** Start of DATA FOR THIS TASK **

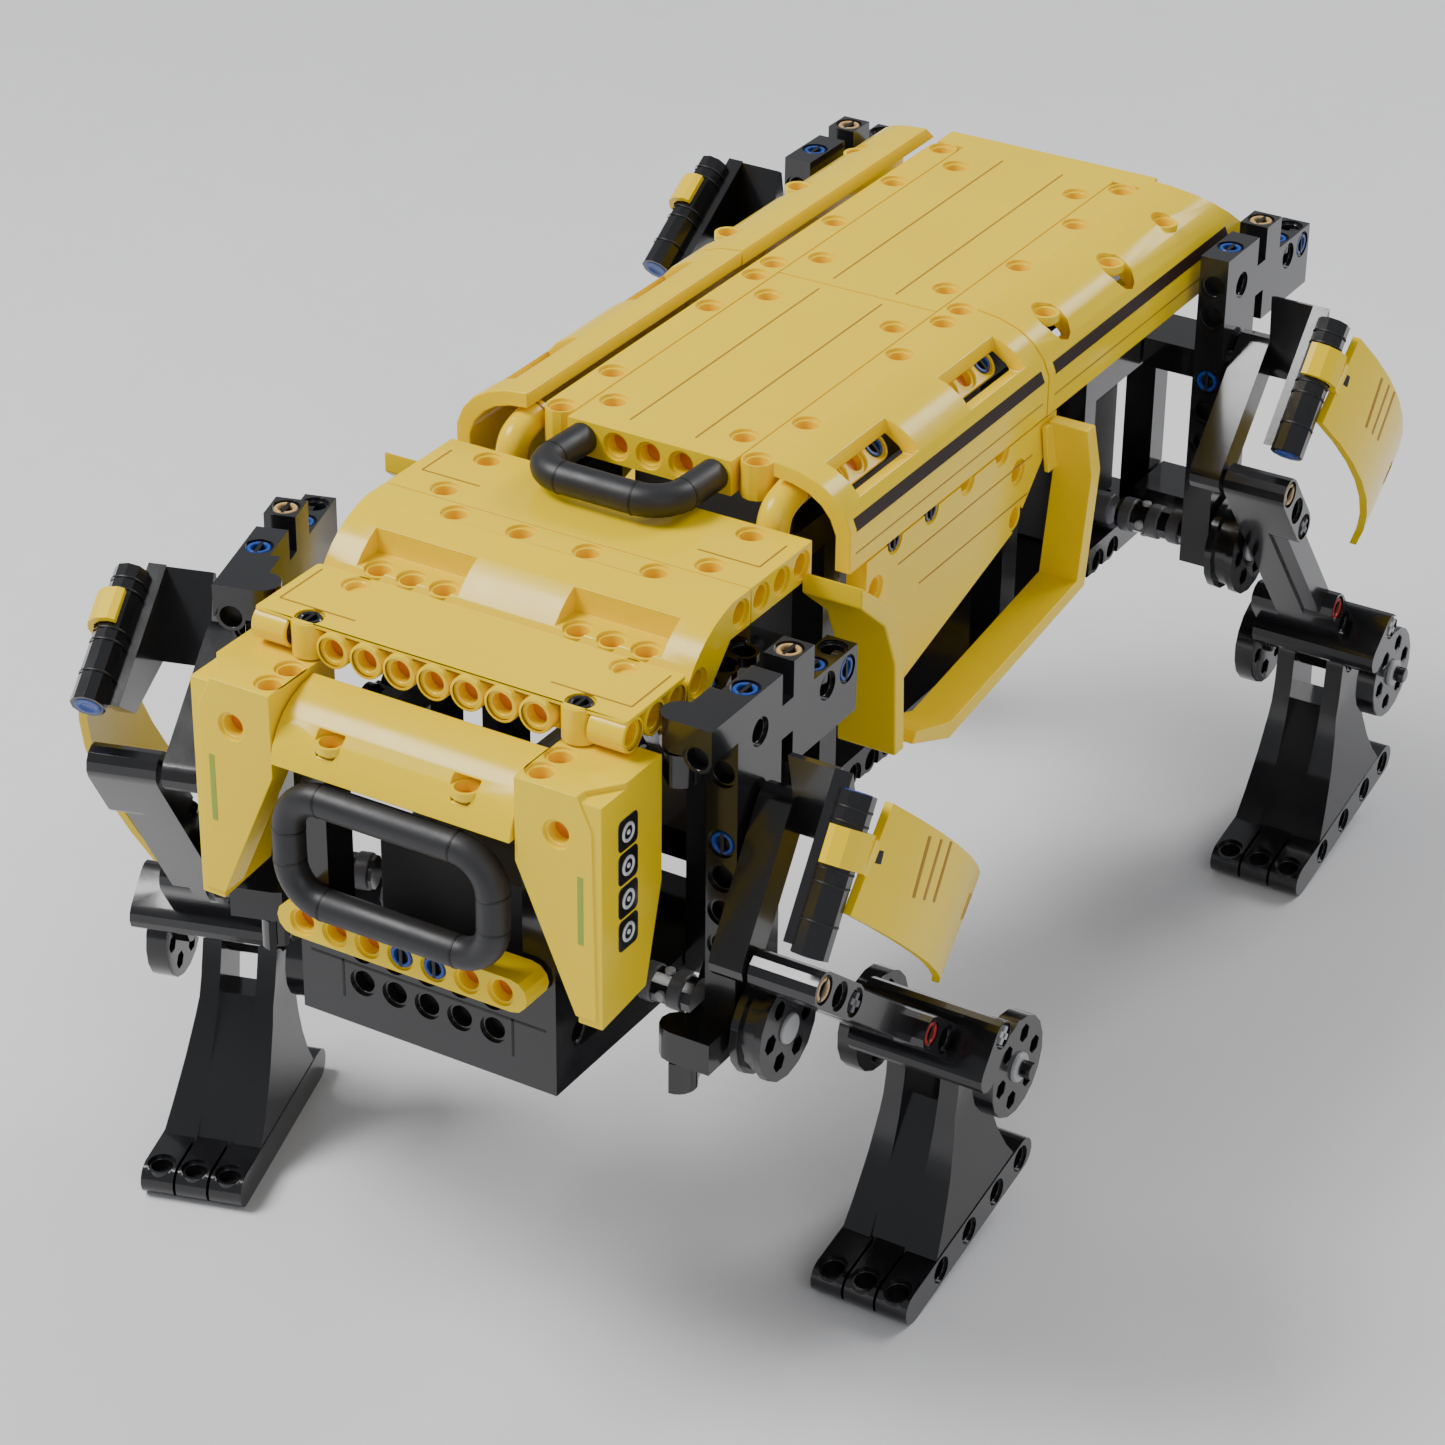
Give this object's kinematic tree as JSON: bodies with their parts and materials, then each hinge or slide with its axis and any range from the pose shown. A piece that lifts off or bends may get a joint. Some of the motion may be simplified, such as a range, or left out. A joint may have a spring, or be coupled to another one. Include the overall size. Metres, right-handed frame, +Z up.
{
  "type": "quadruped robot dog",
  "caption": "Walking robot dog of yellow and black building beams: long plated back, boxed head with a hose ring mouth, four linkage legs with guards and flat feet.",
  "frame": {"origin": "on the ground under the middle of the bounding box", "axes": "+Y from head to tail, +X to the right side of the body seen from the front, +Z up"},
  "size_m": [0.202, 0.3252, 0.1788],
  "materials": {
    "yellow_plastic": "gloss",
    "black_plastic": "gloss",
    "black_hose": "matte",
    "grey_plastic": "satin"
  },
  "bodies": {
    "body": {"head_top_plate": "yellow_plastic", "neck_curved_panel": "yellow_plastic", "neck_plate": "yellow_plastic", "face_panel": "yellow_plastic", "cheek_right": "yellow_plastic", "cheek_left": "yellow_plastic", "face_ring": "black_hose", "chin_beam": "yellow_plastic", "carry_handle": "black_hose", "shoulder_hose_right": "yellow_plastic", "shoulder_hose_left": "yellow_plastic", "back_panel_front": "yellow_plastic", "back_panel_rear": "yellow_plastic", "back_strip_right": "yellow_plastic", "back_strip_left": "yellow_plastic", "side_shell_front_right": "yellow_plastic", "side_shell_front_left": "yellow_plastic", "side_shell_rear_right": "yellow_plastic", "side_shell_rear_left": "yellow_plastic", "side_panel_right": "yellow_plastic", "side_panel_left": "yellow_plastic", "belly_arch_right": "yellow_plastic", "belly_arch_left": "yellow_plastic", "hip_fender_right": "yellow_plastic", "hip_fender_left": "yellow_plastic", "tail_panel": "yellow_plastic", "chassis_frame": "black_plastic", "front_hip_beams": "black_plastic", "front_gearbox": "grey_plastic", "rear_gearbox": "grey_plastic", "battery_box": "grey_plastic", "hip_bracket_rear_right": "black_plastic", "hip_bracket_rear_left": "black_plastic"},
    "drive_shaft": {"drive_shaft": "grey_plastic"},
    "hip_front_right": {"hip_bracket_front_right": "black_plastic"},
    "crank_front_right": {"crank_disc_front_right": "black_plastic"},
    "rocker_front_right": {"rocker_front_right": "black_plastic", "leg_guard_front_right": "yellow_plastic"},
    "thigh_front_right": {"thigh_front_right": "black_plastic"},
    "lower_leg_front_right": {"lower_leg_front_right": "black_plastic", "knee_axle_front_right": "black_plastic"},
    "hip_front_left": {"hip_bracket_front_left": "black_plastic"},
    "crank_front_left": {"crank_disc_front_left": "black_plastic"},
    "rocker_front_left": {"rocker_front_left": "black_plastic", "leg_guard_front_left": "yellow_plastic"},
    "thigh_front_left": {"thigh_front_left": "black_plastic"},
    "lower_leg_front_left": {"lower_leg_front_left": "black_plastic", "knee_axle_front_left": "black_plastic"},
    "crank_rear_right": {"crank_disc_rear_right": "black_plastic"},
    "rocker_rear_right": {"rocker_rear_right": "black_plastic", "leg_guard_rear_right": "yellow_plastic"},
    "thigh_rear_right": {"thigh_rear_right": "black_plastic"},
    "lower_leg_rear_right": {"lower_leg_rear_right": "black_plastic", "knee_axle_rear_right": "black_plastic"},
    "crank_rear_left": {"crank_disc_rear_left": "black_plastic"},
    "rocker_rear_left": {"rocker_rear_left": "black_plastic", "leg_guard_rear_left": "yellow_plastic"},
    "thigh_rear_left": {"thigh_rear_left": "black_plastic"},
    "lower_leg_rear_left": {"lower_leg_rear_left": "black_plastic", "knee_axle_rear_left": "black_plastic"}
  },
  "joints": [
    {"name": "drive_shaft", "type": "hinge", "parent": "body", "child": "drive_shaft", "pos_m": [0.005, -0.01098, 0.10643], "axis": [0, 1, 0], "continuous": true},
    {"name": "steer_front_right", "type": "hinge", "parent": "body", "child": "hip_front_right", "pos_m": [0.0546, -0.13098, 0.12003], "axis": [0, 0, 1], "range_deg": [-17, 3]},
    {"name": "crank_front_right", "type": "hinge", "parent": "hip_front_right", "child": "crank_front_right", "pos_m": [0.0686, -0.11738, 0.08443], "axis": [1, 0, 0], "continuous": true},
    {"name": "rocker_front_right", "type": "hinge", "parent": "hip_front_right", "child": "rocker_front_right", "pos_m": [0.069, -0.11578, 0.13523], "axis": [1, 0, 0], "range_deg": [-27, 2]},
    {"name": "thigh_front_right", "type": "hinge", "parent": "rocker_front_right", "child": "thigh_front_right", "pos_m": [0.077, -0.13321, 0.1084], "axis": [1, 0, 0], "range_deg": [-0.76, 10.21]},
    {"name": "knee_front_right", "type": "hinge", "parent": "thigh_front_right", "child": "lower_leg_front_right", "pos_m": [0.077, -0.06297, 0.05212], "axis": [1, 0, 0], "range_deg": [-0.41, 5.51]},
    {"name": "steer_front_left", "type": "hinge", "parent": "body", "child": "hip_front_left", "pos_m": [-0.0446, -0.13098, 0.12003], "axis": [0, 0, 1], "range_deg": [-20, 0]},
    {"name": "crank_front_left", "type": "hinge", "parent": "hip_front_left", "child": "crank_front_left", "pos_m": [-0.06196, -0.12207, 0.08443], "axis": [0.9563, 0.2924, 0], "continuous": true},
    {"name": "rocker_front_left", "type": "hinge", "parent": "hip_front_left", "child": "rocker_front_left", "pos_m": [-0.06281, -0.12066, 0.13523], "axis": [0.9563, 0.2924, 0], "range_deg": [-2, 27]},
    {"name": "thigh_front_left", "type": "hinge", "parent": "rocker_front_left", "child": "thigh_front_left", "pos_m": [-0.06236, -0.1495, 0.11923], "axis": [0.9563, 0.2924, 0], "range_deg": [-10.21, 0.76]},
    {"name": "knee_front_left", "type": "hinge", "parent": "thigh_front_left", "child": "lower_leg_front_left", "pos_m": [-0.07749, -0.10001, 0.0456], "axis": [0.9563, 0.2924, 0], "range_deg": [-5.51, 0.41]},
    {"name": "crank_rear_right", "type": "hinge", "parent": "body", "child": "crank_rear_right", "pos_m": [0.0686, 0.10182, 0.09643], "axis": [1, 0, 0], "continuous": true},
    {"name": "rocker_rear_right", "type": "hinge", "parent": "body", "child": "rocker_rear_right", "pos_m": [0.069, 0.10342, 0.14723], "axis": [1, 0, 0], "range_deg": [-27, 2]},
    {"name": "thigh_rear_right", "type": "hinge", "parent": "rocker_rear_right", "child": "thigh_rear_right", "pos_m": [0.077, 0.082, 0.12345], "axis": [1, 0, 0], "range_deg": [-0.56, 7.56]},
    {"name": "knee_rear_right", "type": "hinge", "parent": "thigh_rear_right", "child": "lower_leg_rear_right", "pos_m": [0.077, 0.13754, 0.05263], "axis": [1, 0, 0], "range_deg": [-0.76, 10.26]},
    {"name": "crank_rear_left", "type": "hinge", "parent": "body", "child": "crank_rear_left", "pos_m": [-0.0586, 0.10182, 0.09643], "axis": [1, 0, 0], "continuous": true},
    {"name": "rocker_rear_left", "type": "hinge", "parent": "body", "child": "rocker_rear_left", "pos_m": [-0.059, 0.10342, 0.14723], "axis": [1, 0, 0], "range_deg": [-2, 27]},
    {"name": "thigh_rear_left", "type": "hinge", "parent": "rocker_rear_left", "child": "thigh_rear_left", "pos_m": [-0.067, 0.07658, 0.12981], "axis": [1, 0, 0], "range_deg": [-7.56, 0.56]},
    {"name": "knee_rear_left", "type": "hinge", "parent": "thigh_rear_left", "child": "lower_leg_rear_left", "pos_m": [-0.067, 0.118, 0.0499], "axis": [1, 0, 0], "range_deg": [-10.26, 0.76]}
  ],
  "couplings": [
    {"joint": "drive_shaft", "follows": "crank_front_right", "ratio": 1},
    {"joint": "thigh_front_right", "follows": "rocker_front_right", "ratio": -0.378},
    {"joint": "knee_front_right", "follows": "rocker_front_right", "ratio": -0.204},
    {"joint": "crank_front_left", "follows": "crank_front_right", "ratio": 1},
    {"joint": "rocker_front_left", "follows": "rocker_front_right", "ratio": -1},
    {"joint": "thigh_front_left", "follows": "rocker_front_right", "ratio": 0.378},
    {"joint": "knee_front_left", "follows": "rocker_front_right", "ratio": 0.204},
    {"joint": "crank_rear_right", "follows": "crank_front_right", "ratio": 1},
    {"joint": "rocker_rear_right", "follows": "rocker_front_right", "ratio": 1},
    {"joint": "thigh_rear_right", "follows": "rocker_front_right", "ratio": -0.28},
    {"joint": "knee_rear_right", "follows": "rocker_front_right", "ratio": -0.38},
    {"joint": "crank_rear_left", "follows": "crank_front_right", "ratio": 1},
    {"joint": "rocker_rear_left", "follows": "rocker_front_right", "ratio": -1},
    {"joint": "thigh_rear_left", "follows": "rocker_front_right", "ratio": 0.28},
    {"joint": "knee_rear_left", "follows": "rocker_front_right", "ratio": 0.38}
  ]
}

** End of DATA FOR THIS TASK **
** Start of DATA FOR THIS TASK **

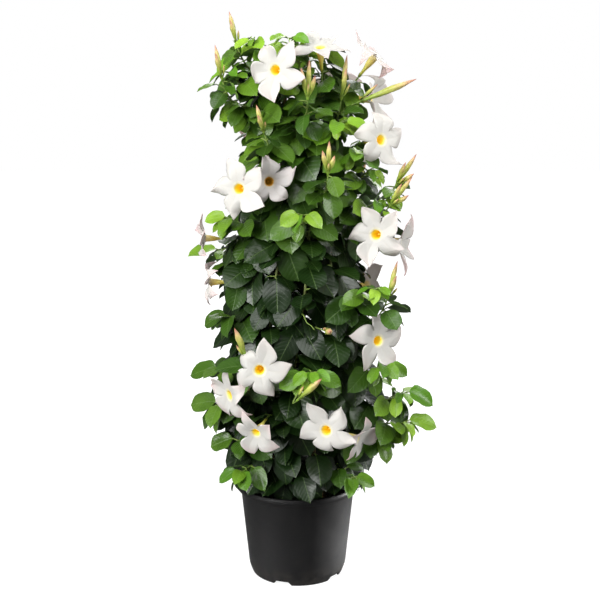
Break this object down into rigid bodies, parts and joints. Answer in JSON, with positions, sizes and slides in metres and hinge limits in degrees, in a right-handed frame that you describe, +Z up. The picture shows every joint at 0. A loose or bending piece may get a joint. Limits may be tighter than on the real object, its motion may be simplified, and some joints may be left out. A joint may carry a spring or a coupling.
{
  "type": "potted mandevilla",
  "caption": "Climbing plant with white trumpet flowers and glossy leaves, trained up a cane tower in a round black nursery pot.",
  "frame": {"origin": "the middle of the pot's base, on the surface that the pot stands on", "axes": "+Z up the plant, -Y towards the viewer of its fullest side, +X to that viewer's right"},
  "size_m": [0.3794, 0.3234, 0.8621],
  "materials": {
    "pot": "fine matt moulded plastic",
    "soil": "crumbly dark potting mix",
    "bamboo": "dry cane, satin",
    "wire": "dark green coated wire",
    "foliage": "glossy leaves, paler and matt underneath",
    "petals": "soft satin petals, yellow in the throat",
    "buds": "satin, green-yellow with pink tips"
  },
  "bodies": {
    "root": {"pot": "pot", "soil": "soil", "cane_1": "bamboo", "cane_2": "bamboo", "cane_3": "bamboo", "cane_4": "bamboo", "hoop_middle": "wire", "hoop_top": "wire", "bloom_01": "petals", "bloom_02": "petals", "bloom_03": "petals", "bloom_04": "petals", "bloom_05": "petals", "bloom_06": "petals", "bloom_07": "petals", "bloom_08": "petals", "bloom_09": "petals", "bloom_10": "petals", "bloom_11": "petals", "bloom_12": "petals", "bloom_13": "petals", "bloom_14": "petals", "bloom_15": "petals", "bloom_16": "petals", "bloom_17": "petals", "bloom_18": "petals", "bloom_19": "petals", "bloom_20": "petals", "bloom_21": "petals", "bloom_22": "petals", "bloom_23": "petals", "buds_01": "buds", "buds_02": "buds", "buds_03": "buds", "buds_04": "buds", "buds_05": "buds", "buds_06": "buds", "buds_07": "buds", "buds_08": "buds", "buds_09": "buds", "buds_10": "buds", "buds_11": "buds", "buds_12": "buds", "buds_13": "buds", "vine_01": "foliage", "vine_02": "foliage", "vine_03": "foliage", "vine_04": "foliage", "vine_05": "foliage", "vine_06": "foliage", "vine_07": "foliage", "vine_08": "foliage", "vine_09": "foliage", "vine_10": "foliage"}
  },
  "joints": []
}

** End of DATA FOR THIS TASK **
** Start of DATA FOR THIS TASK **

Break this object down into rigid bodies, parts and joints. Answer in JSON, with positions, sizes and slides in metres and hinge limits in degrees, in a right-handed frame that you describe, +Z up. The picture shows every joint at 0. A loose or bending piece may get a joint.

** End of DATA FOR THIS TASK **

The word "from" may appear on some lines. Report how many lines hold it, giving the number alone.

2